**What is required**
Below are the records. List every line holding the word "hinge".
start
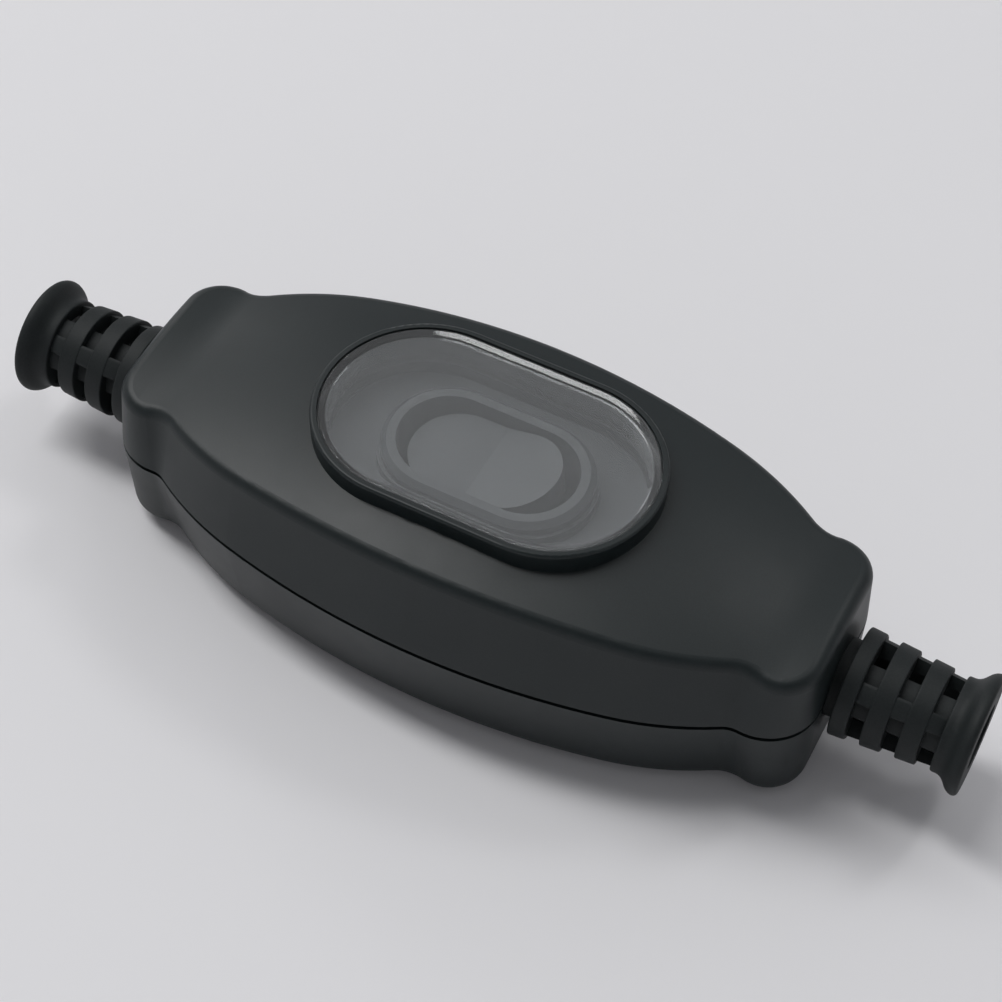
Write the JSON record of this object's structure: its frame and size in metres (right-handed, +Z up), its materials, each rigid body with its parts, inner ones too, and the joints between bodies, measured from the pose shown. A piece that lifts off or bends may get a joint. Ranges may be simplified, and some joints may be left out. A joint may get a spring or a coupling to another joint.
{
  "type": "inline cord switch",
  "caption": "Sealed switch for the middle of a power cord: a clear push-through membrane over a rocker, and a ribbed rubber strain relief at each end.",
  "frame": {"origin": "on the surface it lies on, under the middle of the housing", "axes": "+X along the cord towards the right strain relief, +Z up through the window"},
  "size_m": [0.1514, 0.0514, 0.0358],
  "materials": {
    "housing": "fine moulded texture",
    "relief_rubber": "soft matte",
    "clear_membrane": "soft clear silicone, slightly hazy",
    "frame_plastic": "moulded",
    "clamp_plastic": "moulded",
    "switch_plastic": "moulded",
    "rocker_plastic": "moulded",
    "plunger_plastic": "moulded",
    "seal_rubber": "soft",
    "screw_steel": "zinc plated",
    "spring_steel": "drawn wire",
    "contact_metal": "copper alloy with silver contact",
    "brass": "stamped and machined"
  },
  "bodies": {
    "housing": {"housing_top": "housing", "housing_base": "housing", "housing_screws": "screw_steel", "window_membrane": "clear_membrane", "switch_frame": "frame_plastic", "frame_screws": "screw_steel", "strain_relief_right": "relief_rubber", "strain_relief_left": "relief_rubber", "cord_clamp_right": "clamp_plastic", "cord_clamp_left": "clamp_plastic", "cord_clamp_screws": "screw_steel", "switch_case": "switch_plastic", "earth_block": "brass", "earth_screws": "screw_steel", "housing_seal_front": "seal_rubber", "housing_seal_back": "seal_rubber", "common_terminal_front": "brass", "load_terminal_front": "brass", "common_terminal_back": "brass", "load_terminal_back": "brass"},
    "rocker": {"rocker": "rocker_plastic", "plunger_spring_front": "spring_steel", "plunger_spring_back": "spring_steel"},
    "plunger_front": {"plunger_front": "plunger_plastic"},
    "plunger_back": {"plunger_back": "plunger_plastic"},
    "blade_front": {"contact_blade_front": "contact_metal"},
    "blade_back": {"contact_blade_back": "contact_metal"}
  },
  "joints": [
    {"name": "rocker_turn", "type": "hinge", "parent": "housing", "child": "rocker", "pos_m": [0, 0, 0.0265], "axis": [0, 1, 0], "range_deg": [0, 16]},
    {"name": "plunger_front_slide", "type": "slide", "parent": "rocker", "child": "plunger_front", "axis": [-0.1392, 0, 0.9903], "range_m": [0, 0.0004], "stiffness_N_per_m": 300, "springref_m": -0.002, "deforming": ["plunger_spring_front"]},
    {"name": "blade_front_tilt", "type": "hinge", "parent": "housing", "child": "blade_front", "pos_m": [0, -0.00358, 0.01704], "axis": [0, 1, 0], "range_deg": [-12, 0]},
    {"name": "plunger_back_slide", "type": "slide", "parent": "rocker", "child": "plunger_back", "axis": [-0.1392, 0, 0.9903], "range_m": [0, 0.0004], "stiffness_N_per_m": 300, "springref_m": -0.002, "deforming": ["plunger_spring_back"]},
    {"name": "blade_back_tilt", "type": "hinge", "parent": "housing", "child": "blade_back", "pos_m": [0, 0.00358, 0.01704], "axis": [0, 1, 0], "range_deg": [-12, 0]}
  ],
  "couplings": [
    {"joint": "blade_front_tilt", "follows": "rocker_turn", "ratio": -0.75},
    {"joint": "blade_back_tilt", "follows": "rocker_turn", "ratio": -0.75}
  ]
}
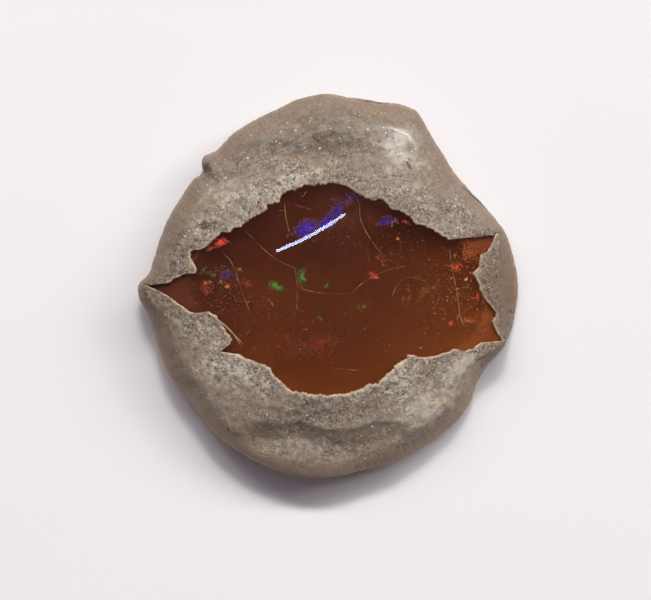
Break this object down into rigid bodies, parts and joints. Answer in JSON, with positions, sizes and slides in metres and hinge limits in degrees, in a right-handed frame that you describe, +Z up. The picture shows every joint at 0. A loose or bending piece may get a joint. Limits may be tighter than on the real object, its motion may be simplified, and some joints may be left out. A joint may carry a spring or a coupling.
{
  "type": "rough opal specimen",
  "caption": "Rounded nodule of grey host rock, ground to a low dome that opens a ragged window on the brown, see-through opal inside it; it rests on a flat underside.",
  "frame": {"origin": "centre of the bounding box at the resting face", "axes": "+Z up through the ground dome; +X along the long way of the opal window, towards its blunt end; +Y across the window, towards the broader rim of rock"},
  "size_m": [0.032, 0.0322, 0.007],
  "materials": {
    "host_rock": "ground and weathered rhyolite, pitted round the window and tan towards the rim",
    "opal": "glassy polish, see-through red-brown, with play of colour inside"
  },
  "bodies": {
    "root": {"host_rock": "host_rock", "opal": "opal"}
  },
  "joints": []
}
end
**Answer for the task**
    {"name": "rocker_turn", "type": "hinge", "parent": "housing", "child": "rocker", "pos_m": [0, 0, 0.0265], "axis": [0, 1, 0], "range_deg": [0, 16]},
    {"name": "blade_front_tilt", "type": "hinge", "parent": "housing", "child": "blade_front", "pos_m": [0, -0.00358, 0.01704], "axis": [0, 1, 0], "range_deg": [-12, 0]},
    {"name": "blade_back_tilt", "type": "hinge", "parent": "housing", "child": "blade_back", "pos_m": [0, 0.00358, 0.01704], "axis": [0, 1, 0], "range_deg": [-12, 0]}
Break this object down into rigid bodies, parts and joints. Answer in JSON, with positions, sizes and slides in metres and hinge limits in degrees, in a right-handed frame that you describe, +Z up. The picture shows every joint at 0. A loose or bending piece may get a joint. Limits may be tighter than on the real object, its motion may be simplified, and some joints may be left out. A joint may carry a spring or a coupling.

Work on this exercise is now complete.